* **TO BE DONE**:
Scan the data below for the string "joints". Show every line where it turns up.

##########

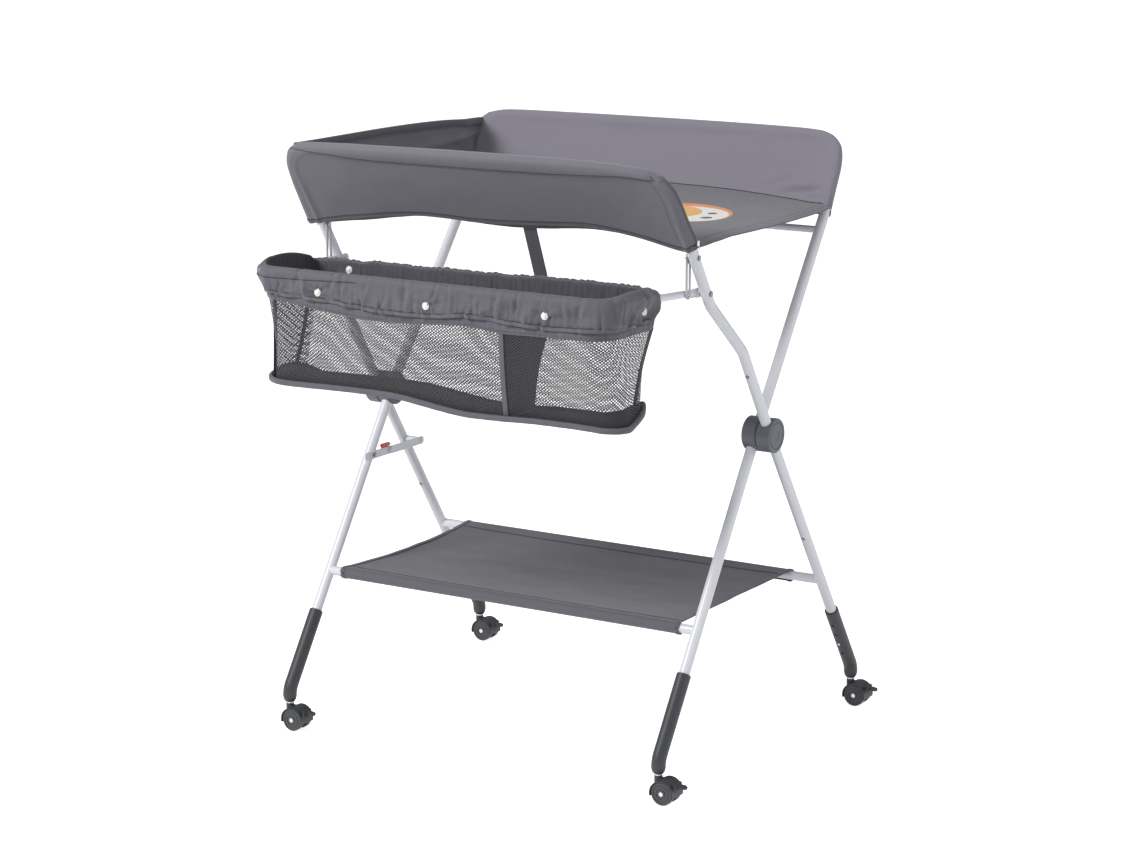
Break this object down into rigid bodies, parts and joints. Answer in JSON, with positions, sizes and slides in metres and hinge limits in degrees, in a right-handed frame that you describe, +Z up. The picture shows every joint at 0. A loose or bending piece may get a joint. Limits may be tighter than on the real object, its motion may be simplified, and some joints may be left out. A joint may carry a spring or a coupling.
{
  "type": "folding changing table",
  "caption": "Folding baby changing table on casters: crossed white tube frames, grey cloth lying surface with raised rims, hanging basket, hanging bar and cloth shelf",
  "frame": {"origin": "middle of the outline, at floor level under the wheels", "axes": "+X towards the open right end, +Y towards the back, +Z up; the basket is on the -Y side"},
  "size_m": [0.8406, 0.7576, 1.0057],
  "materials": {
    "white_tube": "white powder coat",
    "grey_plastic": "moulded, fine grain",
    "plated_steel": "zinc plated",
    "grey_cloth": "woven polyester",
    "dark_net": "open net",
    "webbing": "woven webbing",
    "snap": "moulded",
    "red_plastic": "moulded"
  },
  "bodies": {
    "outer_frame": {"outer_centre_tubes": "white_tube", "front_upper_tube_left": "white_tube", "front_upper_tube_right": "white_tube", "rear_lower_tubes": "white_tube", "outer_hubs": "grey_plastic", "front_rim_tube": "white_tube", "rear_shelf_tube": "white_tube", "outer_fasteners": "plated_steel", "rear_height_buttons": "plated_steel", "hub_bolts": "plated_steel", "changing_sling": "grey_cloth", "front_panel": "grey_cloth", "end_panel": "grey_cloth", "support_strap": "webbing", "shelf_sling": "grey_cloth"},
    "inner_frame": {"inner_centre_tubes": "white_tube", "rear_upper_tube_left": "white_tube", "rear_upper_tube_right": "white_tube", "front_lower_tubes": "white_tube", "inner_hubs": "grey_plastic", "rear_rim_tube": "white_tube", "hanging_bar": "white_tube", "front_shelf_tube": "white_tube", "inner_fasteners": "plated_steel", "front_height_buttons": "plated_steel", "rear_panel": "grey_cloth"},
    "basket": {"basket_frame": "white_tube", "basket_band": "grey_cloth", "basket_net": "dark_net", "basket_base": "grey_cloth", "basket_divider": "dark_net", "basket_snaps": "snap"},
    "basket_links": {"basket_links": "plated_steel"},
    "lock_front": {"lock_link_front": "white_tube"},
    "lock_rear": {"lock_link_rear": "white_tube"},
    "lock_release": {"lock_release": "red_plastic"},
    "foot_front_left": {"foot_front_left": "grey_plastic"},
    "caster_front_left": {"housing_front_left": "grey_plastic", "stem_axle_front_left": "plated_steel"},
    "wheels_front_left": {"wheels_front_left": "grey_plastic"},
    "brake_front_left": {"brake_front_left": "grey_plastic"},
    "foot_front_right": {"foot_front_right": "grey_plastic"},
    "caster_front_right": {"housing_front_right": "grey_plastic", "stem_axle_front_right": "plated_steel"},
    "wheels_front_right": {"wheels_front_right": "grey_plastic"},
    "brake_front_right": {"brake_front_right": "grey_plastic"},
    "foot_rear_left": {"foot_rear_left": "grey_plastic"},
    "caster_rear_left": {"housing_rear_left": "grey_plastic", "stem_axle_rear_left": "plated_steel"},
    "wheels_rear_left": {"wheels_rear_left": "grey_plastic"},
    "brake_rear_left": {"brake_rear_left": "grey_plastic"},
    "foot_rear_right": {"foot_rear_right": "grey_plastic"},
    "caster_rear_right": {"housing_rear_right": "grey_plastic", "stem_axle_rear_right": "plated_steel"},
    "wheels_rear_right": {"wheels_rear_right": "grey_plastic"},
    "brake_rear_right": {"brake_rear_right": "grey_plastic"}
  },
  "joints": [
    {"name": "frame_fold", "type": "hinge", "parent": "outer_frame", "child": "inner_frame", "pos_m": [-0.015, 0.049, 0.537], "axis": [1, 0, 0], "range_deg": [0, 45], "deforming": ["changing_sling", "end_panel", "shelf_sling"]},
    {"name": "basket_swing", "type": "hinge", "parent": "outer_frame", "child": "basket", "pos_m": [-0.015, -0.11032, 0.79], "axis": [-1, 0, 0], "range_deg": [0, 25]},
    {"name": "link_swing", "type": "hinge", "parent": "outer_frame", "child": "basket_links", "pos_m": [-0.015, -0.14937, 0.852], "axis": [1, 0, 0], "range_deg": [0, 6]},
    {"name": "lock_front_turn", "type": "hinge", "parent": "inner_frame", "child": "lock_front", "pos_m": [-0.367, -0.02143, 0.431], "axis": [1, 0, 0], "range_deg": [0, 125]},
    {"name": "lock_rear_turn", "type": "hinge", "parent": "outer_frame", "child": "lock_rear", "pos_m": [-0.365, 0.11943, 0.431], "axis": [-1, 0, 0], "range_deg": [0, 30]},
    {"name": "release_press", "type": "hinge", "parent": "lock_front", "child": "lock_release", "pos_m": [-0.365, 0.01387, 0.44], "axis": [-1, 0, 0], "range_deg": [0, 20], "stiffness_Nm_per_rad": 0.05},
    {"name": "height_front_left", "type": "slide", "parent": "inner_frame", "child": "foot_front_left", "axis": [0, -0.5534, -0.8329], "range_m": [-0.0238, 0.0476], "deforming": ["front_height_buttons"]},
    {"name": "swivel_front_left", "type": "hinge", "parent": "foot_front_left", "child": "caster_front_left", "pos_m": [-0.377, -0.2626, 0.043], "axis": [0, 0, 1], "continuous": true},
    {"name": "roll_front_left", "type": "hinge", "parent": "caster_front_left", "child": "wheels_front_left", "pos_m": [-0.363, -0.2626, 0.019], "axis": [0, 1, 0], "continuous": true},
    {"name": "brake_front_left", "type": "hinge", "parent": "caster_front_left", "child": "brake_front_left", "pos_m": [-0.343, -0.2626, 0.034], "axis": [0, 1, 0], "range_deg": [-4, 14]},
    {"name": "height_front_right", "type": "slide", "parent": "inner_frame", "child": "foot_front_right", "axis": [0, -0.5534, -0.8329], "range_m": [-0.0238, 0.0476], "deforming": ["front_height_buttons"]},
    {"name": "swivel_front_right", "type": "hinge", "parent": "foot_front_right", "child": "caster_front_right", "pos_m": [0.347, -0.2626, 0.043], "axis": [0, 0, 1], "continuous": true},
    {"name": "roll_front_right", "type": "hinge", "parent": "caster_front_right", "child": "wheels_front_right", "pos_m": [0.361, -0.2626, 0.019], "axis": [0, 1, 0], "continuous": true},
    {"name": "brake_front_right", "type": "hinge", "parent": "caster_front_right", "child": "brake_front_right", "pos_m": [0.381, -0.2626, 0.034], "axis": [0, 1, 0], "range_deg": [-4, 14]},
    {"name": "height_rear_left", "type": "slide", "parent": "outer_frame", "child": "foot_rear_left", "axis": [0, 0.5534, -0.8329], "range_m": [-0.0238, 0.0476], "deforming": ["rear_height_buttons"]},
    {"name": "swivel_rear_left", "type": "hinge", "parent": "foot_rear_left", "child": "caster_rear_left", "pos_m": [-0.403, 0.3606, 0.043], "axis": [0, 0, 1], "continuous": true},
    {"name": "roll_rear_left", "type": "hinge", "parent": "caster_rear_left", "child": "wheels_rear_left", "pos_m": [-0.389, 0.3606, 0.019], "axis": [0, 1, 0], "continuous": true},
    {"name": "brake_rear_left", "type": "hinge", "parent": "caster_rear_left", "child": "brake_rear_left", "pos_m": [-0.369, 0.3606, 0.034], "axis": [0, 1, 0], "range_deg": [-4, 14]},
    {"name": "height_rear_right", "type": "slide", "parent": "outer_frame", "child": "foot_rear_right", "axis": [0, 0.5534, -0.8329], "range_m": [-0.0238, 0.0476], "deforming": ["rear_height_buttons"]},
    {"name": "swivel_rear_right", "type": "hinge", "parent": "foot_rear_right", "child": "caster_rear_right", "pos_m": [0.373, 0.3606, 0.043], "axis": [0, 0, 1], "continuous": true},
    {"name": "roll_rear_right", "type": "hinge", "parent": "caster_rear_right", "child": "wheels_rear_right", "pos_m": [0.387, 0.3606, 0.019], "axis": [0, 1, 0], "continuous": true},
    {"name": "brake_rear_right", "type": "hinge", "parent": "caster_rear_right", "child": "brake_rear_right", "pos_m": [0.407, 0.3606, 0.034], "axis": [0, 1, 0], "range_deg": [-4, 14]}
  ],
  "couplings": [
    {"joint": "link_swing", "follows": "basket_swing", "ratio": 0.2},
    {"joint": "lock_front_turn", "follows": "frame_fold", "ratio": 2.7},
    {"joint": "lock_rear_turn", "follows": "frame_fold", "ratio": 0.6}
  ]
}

##########

* **OUTPUT OF THE TASK**:
Break this object down into rigid bodies, parts and joints. Answer in JSON, with positions, sizes and slides in metres and hinge limits in degrees, in a right-handed frame that you describe, +Z up. The picture shows every joint at 0. A loose or bending piece may get a joint. Limits may be tighter than on the real object, its motion may be simplified, and some joints may be left out. A joint may carry a spring or a coupling.
  "joints": [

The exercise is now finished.